How would you go about solving:

6 = e^(1+b) + B
2 = e^b +B

where e = euler's number, not an unknown

Is it something to do with subtracting? I just keep getting myself into a dead end.

Thanks
June 7th 2006, 10:45 PM
CaptainBlack

Quote:

Originally Posted by freswood

How would you go about solving:

6 = e^(1+b) + B
2 = e^b +B

where e = euler's number, not an unknown

Is it something to do with subtracting? I just keep getting myself into a dead end.

Thanks

To solve:

$ 6=e^{1+b}+B$
$ 2=e^b+B $

you rewrite them as:

$ 6=e \times e^{b}+B$
$ 2=e^b+B $ ,

which leaves you with a pair of linear simultaneous equations in $e^b$ and $B$ ,
which can be solved in the usual manner.

RonL
June 7th 2006, 11:02 PM
freswood

How would you finish off what you've started?
June 7th 2006, 11:10 PM
CaptainBlack

Quote:

Originally Posted by freswood

How would you finish off what you've started?

$ 6=e \times e^{b}+B$
$ 2=e^b+B $

Subtract:

$ 6-2=(e-1) \times e^{b}+B-B$ ,

so:

$ e^b=\frac{4}{e-1} $ ,

and substituting back into the second equation:

$ B=2-\frac{4}{e-1} $ .

Finally:

$ b=\log_e(4/(e-1)) $

RonL
June 8th 2006, 01:00 AM
freswood

Thanks so much! It kinda confused me because I wasn't expecting the answer to be that messy. Whole numbers all the way! :D
June 8th 2006, 06:39 PM
Soroban

Hello, freswood!

Quote:

Solve: . $\begin{array}{cc}(1)\;e^{b+1} + B \:= \:6 \\ (2) \;e^b +B \:= \:2\end{array}$

This is a variation of Captain Black's solution . . .

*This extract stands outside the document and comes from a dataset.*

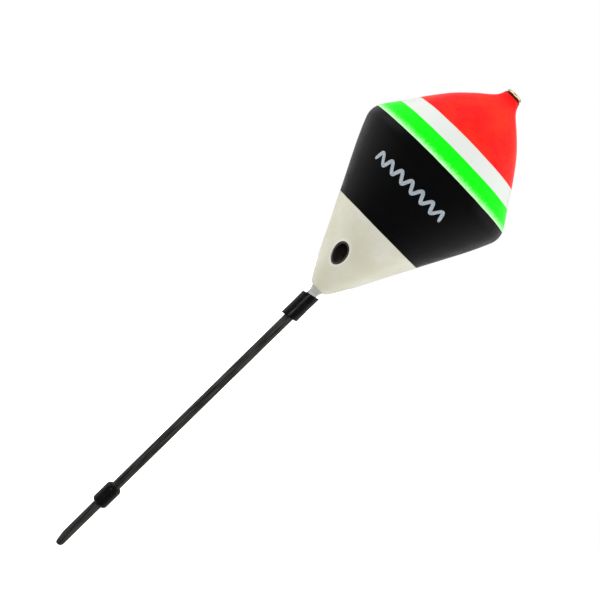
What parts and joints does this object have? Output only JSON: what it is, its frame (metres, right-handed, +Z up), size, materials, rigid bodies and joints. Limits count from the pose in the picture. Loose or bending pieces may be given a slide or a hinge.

We have: . $\begin{array}{cc}e^{b+1}\:=\:6 - B \\ e^b\:=\:2 - B\end{array}$

Divide the equations: . $\frac{e^{b+1}}{e^b}\;=\;\frac{6 - B}{2 - B}\quad\Rightarrow\quad e\;=\;\frac{6 - B}{2 - B}$

. . Then: . $e(2 - B)\:=\:6 - B\quad\Rightarrow\quad 2e - Be\:=\:6 - B$

. . And: . $2e - 6 \:=\:Be - B\quad\Rightarrow\quad 2(e - 3)\:=\:B(e - 1)$

. . Therefore: . $B\:=\:\frac{2(e-3)}{e-1}$

Substitute into (2): . $e^b - \frac{2(e-3)}{e - 1}\:=\:2\quad\Rightarrow\quad e^b \:=\:2 - \frac{2(e - 3)}{e - 1}$

. . . $e^b\:=\:\frac{2(e - 1) - 2(e - 3)}{e - 1} \quad\Rightarrow\quad e^b \:=\:\frac{4}{e - 1}$

. . Therefore: . $b\:=\:\ln\left(\frac{4}{e-1}\right)$